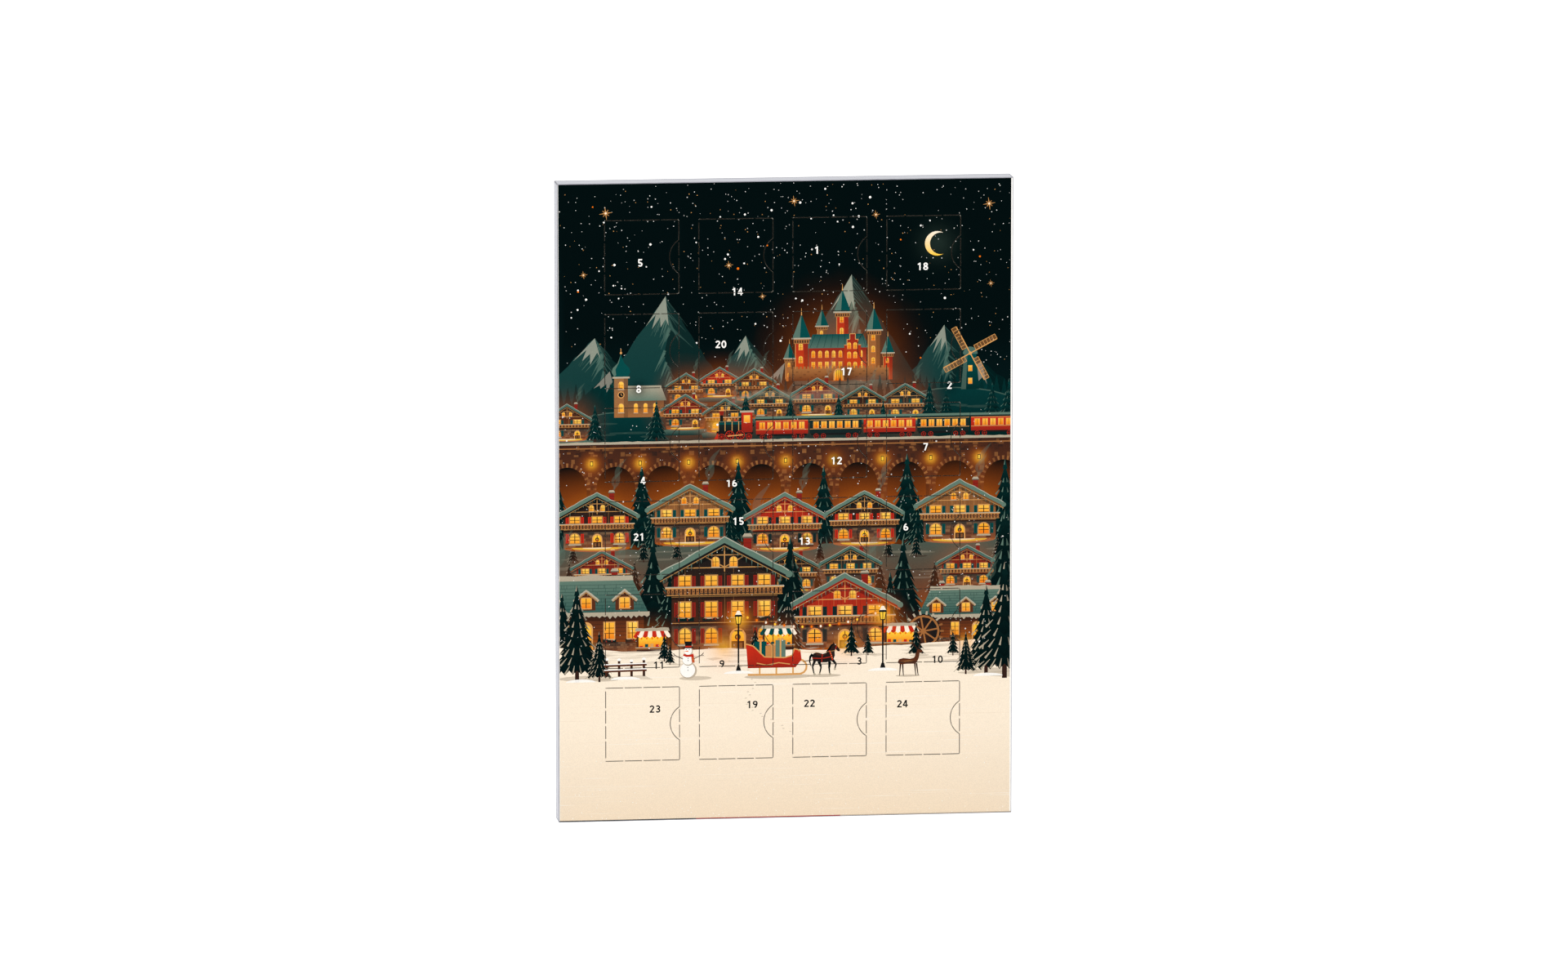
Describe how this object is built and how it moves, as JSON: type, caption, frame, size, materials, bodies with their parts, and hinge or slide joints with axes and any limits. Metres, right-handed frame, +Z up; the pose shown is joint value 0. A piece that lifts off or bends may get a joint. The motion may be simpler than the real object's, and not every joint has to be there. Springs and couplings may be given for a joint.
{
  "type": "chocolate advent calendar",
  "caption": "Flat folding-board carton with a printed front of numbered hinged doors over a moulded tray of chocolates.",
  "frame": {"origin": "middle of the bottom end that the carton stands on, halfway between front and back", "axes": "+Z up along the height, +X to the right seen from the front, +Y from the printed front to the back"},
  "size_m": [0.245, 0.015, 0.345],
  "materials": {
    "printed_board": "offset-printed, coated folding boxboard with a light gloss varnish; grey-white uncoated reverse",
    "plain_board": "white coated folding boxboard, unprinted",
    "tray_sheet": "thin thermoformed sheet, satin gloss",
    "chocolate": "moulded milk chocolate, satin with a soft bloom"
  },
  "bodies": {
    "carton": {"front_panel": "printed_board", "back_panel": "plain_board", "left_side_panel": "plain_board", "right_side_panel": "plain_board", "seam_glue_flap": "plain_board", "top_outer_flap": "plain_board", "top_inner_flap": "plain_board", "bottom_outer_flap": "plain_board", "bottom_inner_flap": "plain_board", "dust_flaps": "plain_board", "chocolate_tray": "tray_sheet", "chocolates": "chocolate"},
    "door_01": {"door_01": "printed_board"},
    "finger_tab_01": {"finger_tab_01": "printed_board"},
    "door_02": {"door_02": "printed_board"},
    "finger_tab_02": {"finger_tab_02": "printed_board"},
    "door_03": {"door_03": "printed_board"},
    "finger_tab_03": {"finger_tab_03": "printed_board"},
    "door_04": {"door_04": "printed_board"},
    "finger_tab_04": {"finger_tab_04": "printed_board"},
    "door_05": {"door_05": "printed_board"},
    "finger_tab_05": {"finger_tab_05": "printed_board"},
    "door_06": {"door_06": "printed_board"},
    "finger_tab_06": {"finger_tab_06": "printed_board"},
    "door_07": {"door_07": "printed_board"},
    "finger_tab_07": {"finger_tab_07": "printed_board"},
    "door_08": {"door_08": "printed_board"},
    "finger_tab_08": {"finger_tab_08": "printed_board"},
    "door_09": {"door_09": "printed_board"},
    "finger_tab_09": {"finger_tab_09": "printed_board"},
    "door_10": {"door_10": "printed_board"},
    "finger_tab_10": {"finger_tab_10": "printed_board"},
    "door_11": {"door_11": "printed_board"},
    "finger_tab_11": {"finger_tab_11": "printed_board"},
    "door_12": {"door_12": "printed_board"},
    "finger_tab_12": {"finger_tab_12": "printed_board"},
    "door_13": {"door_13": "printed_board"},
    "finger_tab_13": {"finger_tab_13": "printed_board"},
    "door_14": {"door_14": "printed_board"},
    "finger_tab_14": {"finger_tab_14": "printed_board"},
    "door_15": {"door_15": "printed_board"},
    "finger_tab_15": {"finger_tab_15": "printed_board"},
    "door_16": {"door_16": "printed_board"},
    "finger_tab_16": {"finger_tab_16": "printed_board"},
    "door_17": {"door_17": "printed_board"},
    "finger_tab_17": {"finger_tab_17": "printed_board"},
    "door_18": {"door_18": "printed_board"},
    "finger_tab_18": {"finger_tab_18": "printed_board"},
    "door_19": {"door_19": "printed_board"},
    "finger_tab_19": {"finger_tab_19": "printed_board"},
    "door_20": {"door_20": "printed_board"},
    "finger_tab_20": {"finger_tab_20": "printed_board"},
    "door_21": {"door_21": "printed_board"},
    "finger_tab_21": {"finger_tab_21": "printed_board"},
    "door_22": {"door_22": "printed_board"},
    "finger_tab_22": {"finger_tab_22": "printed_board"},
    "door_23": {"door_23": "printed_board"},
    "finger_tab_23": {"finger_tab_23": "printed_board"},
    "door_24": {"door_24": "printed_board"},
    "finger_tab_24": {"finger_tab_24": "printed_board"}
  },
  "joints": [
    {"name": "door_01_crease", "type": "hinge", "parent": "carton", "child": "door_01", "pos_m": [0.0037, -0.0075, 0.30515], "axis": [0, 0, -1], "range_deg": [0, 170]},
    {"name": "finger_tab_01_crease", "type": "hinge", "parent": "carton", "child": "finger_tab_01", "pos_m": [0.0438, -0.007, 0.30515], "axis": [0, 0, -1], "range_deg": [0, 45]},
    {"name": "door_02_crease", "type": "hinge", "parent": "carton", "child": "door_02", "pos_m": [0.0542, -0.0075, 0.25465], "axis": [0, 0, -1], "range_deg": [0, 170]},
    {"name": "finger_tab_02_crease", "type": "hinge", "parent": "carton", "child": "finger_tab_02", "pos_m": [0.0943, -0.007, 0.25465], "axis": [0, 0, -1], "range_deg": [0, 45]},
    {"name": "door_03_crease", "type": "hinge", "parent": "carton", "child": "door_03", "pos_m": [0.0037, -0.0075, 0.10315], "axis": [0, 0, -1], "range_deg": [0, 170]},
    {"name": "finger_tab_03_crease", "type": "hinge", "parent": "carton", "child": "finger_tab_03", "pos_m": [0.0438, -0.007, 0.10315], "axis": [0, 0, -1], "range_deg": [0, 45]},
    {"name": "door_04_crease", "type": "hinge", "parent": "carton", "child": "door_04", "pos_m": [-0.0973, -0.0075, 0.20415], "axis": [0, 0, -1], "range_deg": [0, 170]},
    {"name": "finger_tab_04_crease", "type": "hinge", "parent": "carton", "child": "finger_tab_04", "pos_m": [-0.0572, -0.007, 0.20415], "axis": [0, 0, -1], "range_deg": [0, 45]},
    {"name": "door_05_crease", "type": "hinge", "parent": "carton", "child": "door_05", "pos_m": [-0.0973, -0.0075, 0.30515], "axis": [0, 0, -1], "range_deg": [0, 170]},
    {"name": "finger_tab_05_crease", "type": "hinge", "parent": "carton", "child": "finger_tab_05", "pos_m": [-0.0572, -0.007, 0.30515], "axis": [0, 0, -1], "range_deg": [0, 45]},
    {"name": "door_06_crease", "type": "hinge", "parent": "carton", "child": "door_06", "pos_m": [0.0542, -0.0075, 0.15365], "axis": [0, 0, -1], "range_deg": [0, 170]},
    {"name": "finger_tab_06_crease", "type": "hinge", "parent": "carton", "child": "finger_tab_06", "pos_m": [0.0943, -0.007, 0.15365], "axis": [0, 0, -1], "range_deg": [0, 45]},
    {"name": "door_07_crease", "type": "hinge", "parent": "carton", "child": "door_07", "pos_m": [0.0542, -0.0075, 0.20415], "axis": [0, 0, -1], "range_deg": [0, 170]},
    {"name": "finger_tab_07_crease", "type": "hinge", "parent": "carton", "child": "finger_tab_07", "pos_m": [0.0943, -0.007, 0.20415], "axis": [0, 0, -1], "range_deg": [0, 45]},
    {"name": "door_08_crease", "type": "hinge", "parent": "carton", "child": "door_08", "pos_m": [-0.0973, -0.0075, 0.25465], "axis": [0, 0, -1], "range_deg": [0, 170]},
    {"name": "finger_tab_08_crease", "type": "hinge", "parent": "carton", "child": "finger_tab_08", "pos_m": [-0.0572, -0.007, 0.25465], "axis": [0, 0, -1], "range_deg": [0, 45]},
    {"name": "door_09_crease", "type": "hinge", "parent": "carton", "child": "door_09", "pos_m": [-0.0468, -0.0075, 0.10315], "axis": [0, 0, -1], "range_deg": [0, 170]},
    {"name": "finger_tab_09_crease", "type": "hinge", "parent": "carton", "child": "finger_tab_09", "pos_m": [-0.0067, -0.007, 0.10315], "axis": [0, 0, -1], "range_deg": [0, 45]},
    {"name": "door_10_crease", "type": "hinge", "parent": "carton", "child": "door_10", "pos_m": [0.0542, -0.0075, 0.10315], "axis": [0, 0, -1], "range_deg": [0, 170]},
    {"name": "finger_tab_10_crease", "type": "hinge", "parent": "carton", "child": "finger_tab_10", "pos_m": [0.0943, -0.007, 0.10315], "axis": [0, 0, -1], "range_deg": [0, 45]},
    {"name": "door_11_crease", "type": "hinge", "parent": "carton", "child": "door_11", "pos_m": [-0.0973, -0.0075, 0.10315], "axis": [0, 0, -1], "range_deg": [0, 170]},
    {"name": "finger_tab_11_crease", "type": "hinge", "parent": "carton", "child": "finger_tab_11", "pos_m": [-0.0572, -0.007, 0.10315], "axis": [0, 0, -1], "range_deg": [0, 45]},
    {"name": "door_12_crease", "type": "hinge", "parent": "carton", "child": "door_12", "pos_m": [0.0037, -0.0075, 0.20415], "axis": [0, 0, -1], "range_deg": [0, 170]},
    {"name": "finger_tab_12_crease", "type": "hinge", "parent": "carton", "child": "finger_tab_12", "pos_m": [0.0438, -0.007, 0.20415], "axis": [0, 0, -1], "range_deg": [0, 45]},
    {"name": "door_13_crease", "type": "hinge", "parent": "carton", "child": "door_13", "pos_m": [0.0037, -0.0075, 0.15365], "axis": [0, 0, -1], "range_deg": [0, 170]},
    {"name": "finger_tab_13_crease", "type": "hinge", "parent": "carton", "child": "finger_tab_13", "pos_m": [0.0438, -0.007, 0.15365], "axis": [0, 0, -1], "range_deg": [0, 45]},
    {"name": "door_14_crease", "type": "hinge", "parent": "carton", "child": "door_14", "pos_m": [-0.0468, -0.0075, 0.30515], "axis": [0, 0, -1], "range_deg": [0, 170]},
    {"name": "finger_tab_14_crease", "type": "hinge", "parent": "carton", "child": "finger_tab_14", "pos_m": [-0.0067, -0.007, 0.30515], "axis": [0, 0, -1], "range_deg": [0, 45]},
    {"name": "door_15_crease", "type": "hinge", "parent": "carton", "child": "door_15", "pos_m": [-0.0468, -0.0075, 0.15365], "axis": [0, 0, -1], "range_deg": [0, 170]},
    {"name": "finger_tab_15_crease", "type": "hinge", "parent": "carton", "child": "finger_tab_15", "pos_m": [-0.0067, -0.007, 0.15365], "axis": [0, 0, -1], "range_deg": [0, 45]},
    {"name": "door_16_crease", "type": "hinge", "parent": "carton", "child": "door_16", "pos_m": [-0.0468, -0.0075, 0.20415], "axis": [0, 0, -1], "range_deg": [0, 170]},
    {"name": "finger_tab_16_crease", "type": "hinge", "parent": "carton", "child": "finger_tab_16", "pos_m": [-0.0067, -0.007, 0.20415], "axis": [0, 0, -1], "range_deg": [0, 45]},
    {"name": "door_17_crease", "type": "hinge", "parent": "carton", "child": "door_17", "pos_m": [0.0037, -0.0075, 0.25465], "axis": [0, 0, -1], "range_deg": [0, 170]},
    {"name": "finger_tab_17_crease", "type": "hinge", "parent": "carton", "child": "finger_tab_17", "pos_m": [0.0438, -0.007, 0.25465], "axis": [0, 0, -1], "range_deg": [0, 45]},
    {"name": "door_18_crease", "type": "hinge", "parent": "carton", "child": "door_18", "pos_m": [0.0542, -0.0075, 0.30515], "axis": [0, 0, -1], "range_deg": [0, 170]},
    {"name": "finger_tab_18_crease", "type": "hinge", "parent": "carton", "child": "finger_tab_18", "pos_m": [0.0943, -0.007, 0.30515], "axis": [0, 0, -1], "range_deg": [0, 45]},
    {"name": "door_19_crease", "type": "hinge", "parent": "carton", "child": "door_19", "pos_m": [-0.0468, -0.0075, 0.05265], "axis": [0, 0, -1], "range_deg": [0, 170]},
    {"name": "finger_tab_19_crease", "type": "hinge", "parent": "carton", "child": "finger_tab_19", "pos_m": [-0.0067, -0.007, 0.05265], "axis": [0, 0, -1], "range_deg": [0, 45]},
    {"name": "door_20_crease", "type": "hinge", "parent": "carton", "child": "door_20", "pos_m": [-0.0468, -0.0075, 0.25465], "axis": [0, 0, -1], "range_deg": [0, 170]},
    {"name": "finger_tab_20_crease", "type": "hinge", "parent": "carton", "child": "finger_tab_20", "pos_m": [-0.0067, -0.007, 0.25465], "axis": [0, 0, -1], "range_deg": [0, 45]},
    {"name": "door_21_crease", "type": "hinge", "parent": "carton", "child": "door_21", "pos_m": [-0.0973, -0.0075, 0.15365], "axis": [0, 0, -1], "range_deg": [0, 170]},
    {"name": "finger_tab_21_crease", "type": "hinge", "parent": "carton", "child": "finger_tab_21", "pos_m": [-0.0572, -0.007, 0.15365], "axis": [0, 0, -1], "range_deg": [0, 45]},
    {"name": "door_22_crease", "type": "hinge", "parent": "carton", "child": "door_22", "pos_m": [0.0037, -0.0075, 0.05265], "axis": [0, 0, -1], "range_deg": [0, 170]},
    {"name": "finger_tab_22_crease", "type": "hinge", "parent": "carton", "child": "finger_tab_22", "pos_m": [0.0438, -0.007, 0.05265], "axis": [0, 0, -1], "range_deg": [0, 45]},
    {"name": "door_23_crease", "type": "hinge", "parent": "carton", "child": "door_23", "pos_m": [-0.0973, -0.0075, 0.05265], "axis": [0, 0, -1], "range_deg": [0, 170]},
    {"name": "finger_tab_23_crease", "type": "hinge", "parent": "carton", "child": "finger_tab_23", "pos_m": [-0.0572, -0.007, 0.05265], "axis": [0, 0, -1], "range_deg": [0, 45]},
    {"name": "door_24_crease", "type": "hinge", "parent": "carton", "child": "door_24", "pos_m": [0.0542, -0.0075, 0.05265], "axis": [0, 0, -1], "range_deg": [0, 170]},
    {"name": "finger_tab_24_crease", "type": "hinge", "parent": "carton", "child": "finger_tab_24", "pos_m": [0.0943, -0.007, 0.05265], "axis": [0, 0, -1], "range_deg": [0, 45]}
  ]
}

+---+

Challenge:
In the data above, tally the lines holding "bodies" and answer with the figure only.

Response for this exercise:
2